- **SET TASK**: Consider the listing below. Extract exactly the lines from the line containing "the storage rail." to the line containing "in imported if", both included.

MATERIALS PROVIDED start

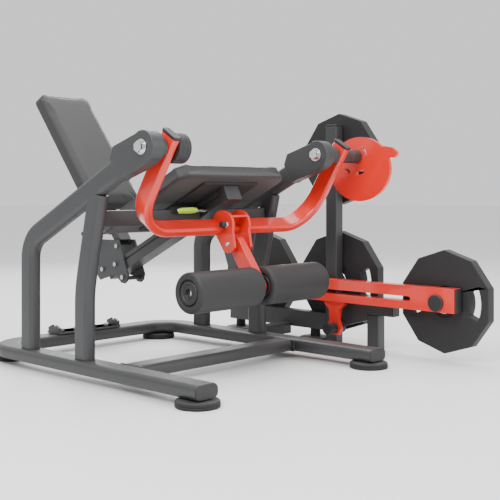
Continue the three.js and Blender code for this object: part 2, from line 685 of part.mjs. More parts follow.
// The stand carries the front of a beam that deepens back towards the tall post.
place('support_post', box(storeInner, storeOuter, STAND_Y - STORE_D / 2, STAND_Y + STORE_D / 2,
  0, BEAM_BOTTOM - GAP), charcoal);
place('support_bridge', slab([
  [BEAM_FRONT_Y, BEAM_BOTTOM], [STAND_Y + STORE_D / 2 + GAP, BEAM_BOTTOM],
  [STAND_Y + STORE_D / 2 + GAP, 127], [postFront - GAP, 80],
  [postFront - GAP, BEAM_TOP], [BEAM_FRONT_Y, BEAM_TOP],
], storeInner, storeOuter), charcoal);

place('storage_floor_rail', join(
  box(storeInner, storeOuter, postRear + GAP, 1090, LOW_RAIL_BOTTOM, LOW_RAIL_TOP),
  box(RAIL_X + RAIL_W / 2 + GAP, storeInner + 1, 690, 750, RAIL_BOTTOM + 1, RAIL_TOP - 1),
), charcoal);
place('storage_foot_front', foot(STORE_X, 562, LOW_RAIL_BOTTOM - GAP), rubber);
place('storage_foot_rear', foot(STORE_X, 1040, LOW_RAIL_BOTTOM - GAP), rubber);
place('storage_front_post', box(storeInner, storeOuter, postFront, postRear, 0, STORE_TOP),
  charcoal);
function storagePost(across, swell = 0) {
  return bentTube([
    point(STORE_X, STORE_REAR_Y, LOW_RAIL_TOP + GAP),
    point(STORE_X, STORE_REAR_Y, 190, 140),
    point(STORE_X, STORE_REAR_Y + 80, 400),
  ], ALONG_X, STORE_D + swell, across, 12);
}
place('storage_rear_post', storagePost(STORE_W), charcoal);
place('storage_rail', cut(
  box(storeInner, storeOuter, STORE_FRONT_Y + STORE_D / 2 + GAP, STORE_REAR_Y + 30,
    STORE_RAIL_Z - 30, STORE_RAIL_Z + 30),
  storagePost(STORE_W + 60, 2 * GAP),
), charcoal);

function storageHorn(y, z) {
  return join(
    rod(storeOuter + GAP, storeOuter + 8, y, z, 46, 20),
    rod(storeOuter + 4, storeOuter + 170, y, z, HORN_R, 18),
  );
}
const stored = [
  ['upper', STORE_FRONT_Y, 838, 207],
  ['lower', STORE_FRONT_Y, STORE_RAIL_Z + 8, STORE_PLATE_R],
  ['rear', 950, STORE_RAIL_Z, STORE_PLATE_R],
];
stored.forEach(([name, y, z, radius]) => {
  place(`storage_horn_${name}`, storageHorn(y, z), chrome);
  place(`storage_plate_${name}`, weightPlate(storeOuter + 8 + GAP, y, z, radius), rubber);
});

// The lever turns on a pin fixed to the storage rail.
function leverPin() {
  return join(
    rod(LEVER_X - 12, LEVER_X - 3, LEVER_PIVOT_Y, LEVER_Z, 30, 18),
    rod(LEVER_X - 6, storeInner - GAP - 4, LEVER_PIVOT_Y, LEVER_Z, 18, 18),
    rod(LEVER_X + LEVER_W + 3, storeInner - GAP, LEVER_PIVOT_Y, LEVER_Z, 32, 18),
  );
}
place('lever_pivot_pin', leverPin(), chrome);

// Stand the machine on the floor with the middle of its outline at the origin.
const outline = new THREE.Box3().setFromObject(machine);
const middle = outline.getCenter(new THREE.Vector3());
machine.position.set(-middle.x, -middle.y, -outline.min.z);

export default machine;
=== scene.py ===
import json
import math
import bmesh
import bpy
from mathutils import Matrix, Vector
from mathutils.bvhtree import BVHTree


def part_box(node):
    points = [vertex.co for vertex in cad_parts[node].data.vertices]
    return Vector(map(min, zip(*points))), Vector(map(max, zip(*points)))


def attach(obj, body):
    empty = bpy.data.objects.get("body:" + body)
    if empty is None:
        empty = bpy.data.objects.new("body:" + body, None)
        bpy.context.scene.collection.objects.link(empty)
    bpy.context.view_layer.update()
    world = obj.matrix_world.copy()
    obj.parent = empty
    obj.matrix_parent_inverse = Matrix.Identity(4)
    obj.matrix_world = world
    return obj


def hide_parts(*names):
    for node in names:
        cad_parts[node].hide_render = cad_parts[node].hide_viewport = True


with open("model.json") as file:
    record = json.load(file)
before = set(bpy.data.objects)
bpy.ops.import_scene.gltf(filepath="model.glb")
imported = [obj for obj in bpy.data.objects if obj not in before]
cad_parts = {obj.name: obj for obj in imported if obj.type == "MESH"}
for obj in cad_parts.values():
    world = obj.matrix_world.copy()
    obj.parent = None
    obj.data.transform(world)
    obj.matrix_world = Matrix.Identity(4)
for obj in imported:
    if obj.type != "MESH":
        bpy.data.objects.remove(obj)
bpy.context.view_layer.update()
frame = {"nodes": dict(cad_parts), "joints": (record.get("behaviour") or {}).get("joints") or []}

# ---- studio --------------------------------------------------------------------------------------
# A pale floor and soft lamps in a bright room. The camera stands level at the front near corner,
# and its lens is shifted a little so that the machine fills the frame.
scene = bpy.context.scene
camera = bpy.data.objects.new("camera", bpy.data.cameras.new("camera"))
camera.data.sensor_width = 36
camera.data.lens = 66.96
camera.data.shift_y = -0.115
camera.location = (-2.7423, -2.7809, 0.686)
camera.rotation_euler = (math.pi / 2, 0, math.radians(-46.5))
scene.collection.objects.link(camera)
scene.camera = camera


def add_lamp(name, place, aim, size, power):
    lamp = bpy.data.objects.new(name, bpy.data.lights.new(name, "AREA"))
    lamp.data.size = size
    lamp.data.energy = power
    lamp.location = place
    lamp.rotation_euler = (Vector(aim) - Vector(place)).to_track_quat("-Z", "Y").to_euler()
    scene.collection.objects.link(lamp)


add_lamp("key_lamp", (-3.2, -1.6, 3.4), (0, 0, 0.4), 2.2, 190)
add_lamp("front_lamp", (0.8, -4.2, 2.0), (0, 0, 0.5), 2.6, 95)
add_lamp("top_lamp", (0.6, 0.6, 4.2), (0, 0, 0.3), 3.0, 130)
add_lamp("rear_lamp", (2.6, 3.4, 2.6), (0, 0, 0.6), 2.4, 90)

room = bpy.data.worlds.new("room")
room.use_nodes = True
room.node_tree.nodes["Background"].inputs["Color"].default_value = (1, 1, 1, 1)
room.node_tree.nodes["Background"].inputs["Strength"].default_value = 1.0
scene.world = room

floor_mesh = bpy.data.meshes.new("floor")
reach = 40
floor_mesh.from_pydata([(-reach, -reach, 0), (reach, -reach, 0), (reach, reach, 0),
                        (-reach, reach, 0)],
                       [], [(0, 1, 2, 3)])
floor = bpy.data.objects.new("floor", floor_mesh)
scene.collection.objects.link(floor)
floor_finish = bpy.data.materials.new("pale_floor")
floor_finish.use_nodes = True
floor_finish.node_tree.nodes["Principled BSDF"].inputs["Base Color"].default_value = (0.9, 0.9, 0.9, 1)
floor_finish.node_tree.nodes["Principled BSDF"].inputs["Roughness"].default_value = 0.55
floor_mesh.materials.append(floor_finish)

# ---- powder coated base rails --------------------------------------------------------------------
# Two bent flat-oval steel tubes make the base: one for each side, each with half of the rear run.
# They are powder coated in satin charcoal, and black plugs close their front ends.


def new_group(name, inputs, outputs):
    """An empty shader group with number inputs and (name, kind) outputs."""
    group = bpy.data.node_groups.new(name, "ShaderNodeTree")
    for label, value in inputs:
        group.interface.new_socket(label, in_out="INPUT",
                                   socket_type="NodeSocketFloat").default_value = value
    for label, kind in outputs:
        group.interface.new_socket(label, in_out="OUTPUT", socket_type=kind)
    group.nodes.new("NodeGroupInput").name = "in"
    group.nodes.new("NodeGroupOutput").name = "out"
    return group


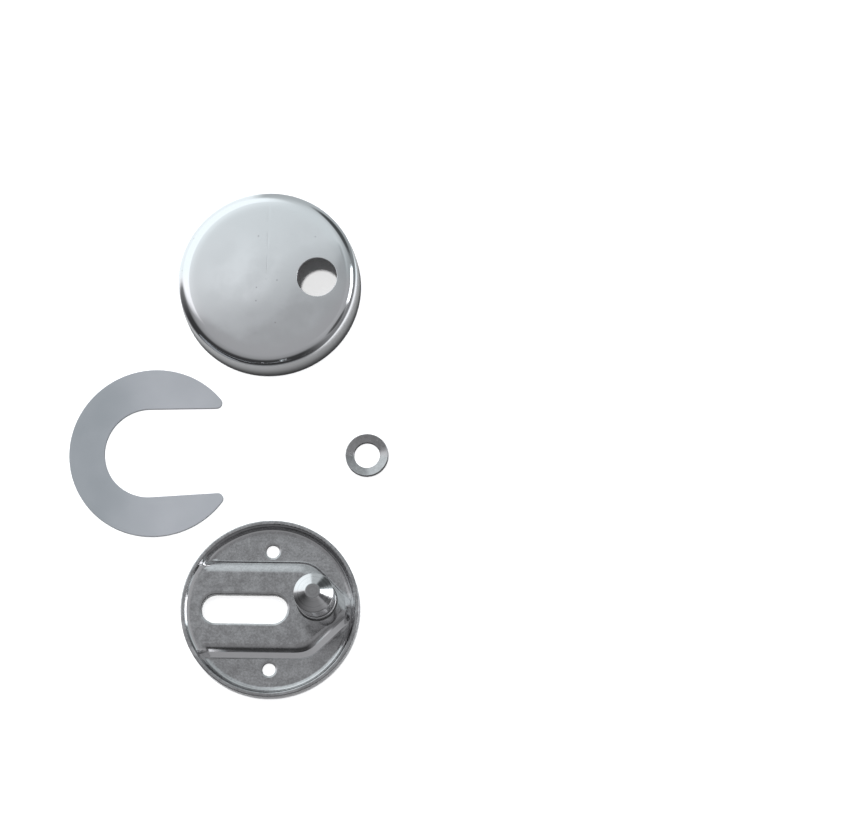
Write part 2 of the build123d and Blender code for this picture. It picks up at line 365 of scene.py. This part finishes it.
paper_form = bmesh.new()
bmesh.ops.create_grid(paper_form, x_segments=1, y_segments=1, size=paper_half_width)
paper_mesh = bpy.data.meshes.new("table_top")
paper_form.to_mesh(paper_mesh)
paper_form.free()
paper_mesh.materials.append(paper)
table_top = bpy.data.objects.new("table_top", paper_mesh)
bpy.context.scene.collection.objects.link(table_top)


# Room: soft studio light, set as a level for each direction. It is bright at the back and in half of
# the ceiling, dim at the sides and dark low down in front, with a tall white panel at the left and a
# small one low at the right. A wall is a row of elevations, each with its level of light.
back_wall = ((-10, 0.62), (10, 0.67), (50, 0.92))
side_wall = ((-15, 0.28), (2, 0.29), (28, 0.48), (60, 0.56))
front_wall = ((-70, 0.46), (-34, 0.05), (17, 0.06), (33, 0.38), (60, 0.48))

# Azimuth and elevation of a patch, then how far out it is full and how far out it ends, in degrees
back_bearing = (350, 0, 25, 75)
front_bearing = (205, 0, 50, 82)
ceiling_lamp = (-23.8, 72.3, 0.1, 1.7)
right_gap = (38, 6, 12, 24)
far_right_gap = (112, 22, 8, 15)
tall_panel_bearing = (315, 0, 28, 37)
left_lamp = (314, 34, 26, 40)
table_glow = (90, -52, 20, 34)
side_panel_bearing = (79, 0, 12, 15)

ceiling_rise = (0.80, 0.93)
ceiling_way = (-0.5, 1.0, 0.0)
ceiling_edge = (0.300, 0.338)
tall_panel_top = (0.88, 0.95)
side_panel_foot = (0.10, 0.16)
side_panel_top = (0.42, 0.52)

ceiling_dim = 0.49
ceiling_bright = 0.93
ceiling_lamp_level = 1.06
right_gap_level = 0.1
far_right_gap_level = 0.12
tall_panel_level = 1.35
left_lamp_level = 1.5
table_glow_level = 1.35
side_panel_level = 1.2
side_panel_mirrored = 4.0
front_tint = (0.985, 0.99, 1.02)
back_tint = (0.925, 0.99, 1.02)
tint_edge = (0.20, 0.34)


def near(tree, direction, azimuth, elevation, full, none):
    turn, rise = radians(azimuth), radians(elevation)
    centre = (sin(turn) * cos(rise), cos(turn) * cos(rise), sin(rise))
    closeness = measure(tree, "DOT_PRODUCT", direction, centre)
    return span(tree, closeness, (cos(radians(none)), cos(radians(full))))


def wall(tree, height, steps):
    level = steps[0][1]
    for (low, old), (high, new) in zip(steps, steps[1:]):
        limits = {"From Min": sin(radians(low)), "From Max": sin(radians(high)), "To Max": new - old}
        rise = add(tree, "MapRange", {"Value": height, **limits}).outputs["Result"]
        level = plus(tree, rise, level)
    return level


world = bpy.data.worlds.new("studio_room")
bpy.context.scene.world = world
world.use_nodes = True
tree = world.node_tree
way = add(tree, "TexCoord").outputs["Generated"]
bearing = shift(tree, "NORMALIZE", shift(tree, "MULTIPLY", way, (1, 1, 0)))
upwards = part(tree, way, "Z")
back_part = near(tree, bearing, *back_bearing)
room = mix(tree, back_part, wall(tree, upwards, side_wall), wall(tree, upwards, back_wall))
room = mix(tree, near(tree, bearing, *front_bearing), room, wall(tree, upwards, front_wall))
slant = measure(tree, "DOT_PRODUCT", way, ceiling_way)
ceiling = span(tree, slant, ceiling_edge, ceiling_dim, ceiling_bright)
room = mix(tree, span(tree, upwards, ceiling_rise), room, ceiling)
room = mix(tree, near(tree, way, *ceiling_lamp), room, ceiling_lamp_level)
room = mix(tree, near(tree, way, *right_gap), room, right_gap_level)
room = mix(tree, near(tree, way, *far_right_gap), room, far_right_gap_level)
below_top = span(tree, upwards, tall_panel_top, 1.0, 0.0)
tall_panel = times(tree, near(tree, bearing, *tall_panel_bearing), below_top)
room = mix(tree, tall_panel, room, tall_panel_level)
room = mix(tree, near(tree, way, *left_lamp), room, left_lamp_level)
room = mix(tree, near(tree, way, *table_glow), room, table_glow_level)
panel_height = span(tree, upwards, side_panel_top, 1.0, 0.0)
panel_height = times(tree, span(tree, upwards, side_panel_foot), panel_height)
side_panel = times(tree, near(tree, bearing, *side_panel_bearing), panel_height)
light_path = add(tree, "LightPath").outputs
panel_level = mix(tree, light_path["Is Glossy Ray"], side_panel_level, side_panel_mirrored)
room = mix(tree, side_panel, room, panel_level)
level = mix(tree, light_path["Is Camera Ray"], room, 1.0)
tint = blend_colour(tree, span(tree, part(tree, way, "Y"), tint_edge), front_tint, back_tint)
tree.links.new(level, tree.nodes["Background"].inputs["Strength"])
tree.links.new(tint, tree.nodes["Background"].inputs["Color"])


# Lamp: hangs straight above and sends light down through the slot and the holes on to the paper. The
# metal doesn't mirror the lamp itself.
lamp_energy = 1.9
lamp_angle = radians(4)

lamp = bpy.data.objects.new("overhead_lamp", bpy.data.lights.new("overhead_lamp", "SUN"))
lamp.data.energy = lamp_energy
lamp.data.angle = lamp_angle
lamp.visible_glossy = False
bpy.context.scene.collection.objects.link(lamp)


# Camera: high above and a little in front, with a long lens, turned so that the pieces stand in the
# picture as they do in the photograph.
camera_lens = 171.54
camera_sensor = 36
nearest_in_view = 0.05
camera_place = Vector((0.152997, -0.306260, 1.269300))
camera_target = Vector((0.064555, 0.009865, 0.0))
camera_roll = radians(-14.642)

camera = bpy.data.objects.new("camera", bpy.data.cameras.new("camera"))
camera.data.lens = camera_lens
camera.data.sensor_width = camera_sensor
camera.data.clip_start = nearest_in_view
camera.location = camera_place
facing_target = (camera_target - camera_place).to_track_quat("-Z", "Y")
camera.rotation_euler = (facing_target @ Quaternion((0, 0, 1), camera_roll)).to_euler()
bpy.context.scene.collection.objects.link(camera)
bpy.context.scene.camera = camera
bpy.context.scene.view_settings.view_transform = "Standard"
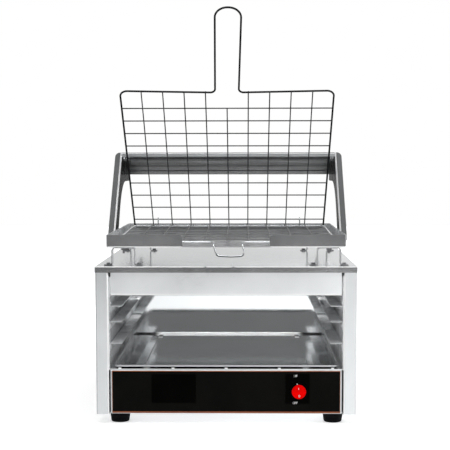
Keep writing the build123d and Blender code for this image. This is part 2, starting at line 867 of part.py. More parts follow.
# Leads between the terminal block, the switch and the elements
lead_start_z = block_top_z - block_well_depth
blade_end_y = label_y + switch_body_depth + blade_length
lead_routes = [
    [
        (block_x - block_well_pitch, block_y, lead_start_z),
        (block_x - block_well_pitch, block_y, lead_level),
        (block_x - block_well_pitch, blade_end_y + 4 * lead_bend, lead_level),
        (switch_x - blade_spacing, blade_end_y + 4 * lead_bend, lead_level),
        (switch_x - blade_spacing, blade_end_y + 4 * lead_bend, switch_z - lead_bend),
        (switch_x - blade_spacing, blade_end_y + lead_bend, switch_z),
        (switch_x - blade_spacing, blade_end_y, switch_z),
    ],
    [
        (block_x, block_y, lead_start_z),
        (block_x, block_y, lead_level),
        (block_x, riser_lead_y, lead_level),
        (block_x, riser_lead_y, element_z),
    ],
    [
        (switch_x + blade_spacing, blade_end_y, switch_z),
        (switch_x + blade_spacing, riser_lead_y, switch_z),
        (element_outer_x, riser_lead_y, switch_z),
        (element_outer_x, riser_lead_y, element_z),
    ],
]
with BuildPart() as internal_wires:
    for route in lead_routes:
        with BuildLine() as lead_path:
            FilletPolyline(*route, radius=lead_bend / 2)
        swept_wire(lead_path.line, lead_radius)
    with Locations((0, riser_lead_y, element_z)):
        Cylinder(lead_radius, 2 * element_inner_x, rotation=(0, 90, 0))
save(internal_wires, "internal_wires")

# Cable gland on the back panel
with BuildPart() as cable_gland:
    with Locations(Location((gland_x, rear_flange_y, gland_z), (-90, 0, 0))):
        with Locations((0, 0, sheet + gland_reach)):
            Cylinder(gland_dome_radius, gland_reach, align=high_align)
    fillet(cable_gland.edges().sort_by(Axis.Y)[-1], gland_dome_round)
    with Locations(Location((gland_x, rear_flange_y, gland_z), (-90, 0, 0))):
        Cylinder(gland_hex_radius, gland_hex_height, align=low_align)
        Cylinder(gland_thread_radius, gland_inside, align=high_align)
        Cylinder(gland_bore_radius, 4 * gland_reach, mode=Mode.SUBTRACT)
    with BuildSketch(Plane.XZ.offset(-rear_flange_y + 2 * sheet + gland_hex_height / 2)):
        with Locations((gland_x, gland_z)):
            RegularPolygon(gland_hex_radius, 6)
            Circle(gland_thread_radius - weld_sink, mode=Mode.SUBTRACT)
    extrude(amount=-gland_hex_height / 2 + sheet)
save(cable_gland, "cable_gland")

with BuildPart() as back_screws:
    with Locations(*[Location((x, rear_flange_y, z), (-90, 0, 0)) for x, z in back_screw_spots]):
        headed_pin(deck_head_radius, deck_head_height, deck_shank_radius, deck_screw_length)
save(back_screws, "back_screws")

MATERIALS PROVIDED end

- **RESPONSE TO THE TASK**:
// The lever turns on a pin fixed to the storage rail.
function leverPin() {
  return join(
    rod(LEVER_X - 12, LEVER_X - 3, LEVER_PIVOT_Y, LEVER_Z, 30, 18),
    rod(LEVER_X - 6, storeInner - GAP - 4, LEVER_PIVOT_Y, LEVER_Z, 18, 18),
    rod(LEVER_X + LEVER_W + 3, storeInner - GAP, LEVER_PIVOT_Y, LEVER_Z, 32, 18),
  );
}
place('lever_pivot_pin', leverPin(), chrome);

// Stand the machine on the floor with the middle of its outline at the origin.
const outline = new THREE.Box3().setFromObject(machine);
const middle = outline.getCenter(new THREE.Vector3());
machine.position.set(-middle.x, -middle.y, -outline.min.z);

export default machine;
=== scene.py ===
import json
import math
import bmesh
import bpy
from mathutils import Matrix, Vector
from mathutils.bvhtree import BVHTree


def part_box(node):
    points = [vertex.co for vertex in cad_parts[node].data.vertices]
    return Vector(map(min, zip(*points))), Vector(map(max, zip(*points)))


def attach(obj, body):
    empty = bpy.data.objects.get("body:" + body)
    if empty is None:
        empty = bpy.data.objects.new("body:" + body, None)
        bpy.context.scene.collection.objects.link(empty)
    bpy.context.view_layer.update()
    world = obj.matrix_world.copy()
    obj.parent = empty
    obj.matrix_parent_inverse = Matrix.Identity(4)
    obj.matrix_world = world
    return obj


def hide_parts(*names):
    for node in names:
        cad_parts[node].hide_render = cad_parts[node].hide_viewport = True


with open("model.json") as file:
    record = json.load(file)
before = set(bpy.data.objects)
bpy.ops.import_scene.gltf(filepath="model.glb")
imported = [obj for obj in bpy.data.objects if obj not in before]
cad_parts = {obj.name: obj for obj in imported if obj.type == "MESH"}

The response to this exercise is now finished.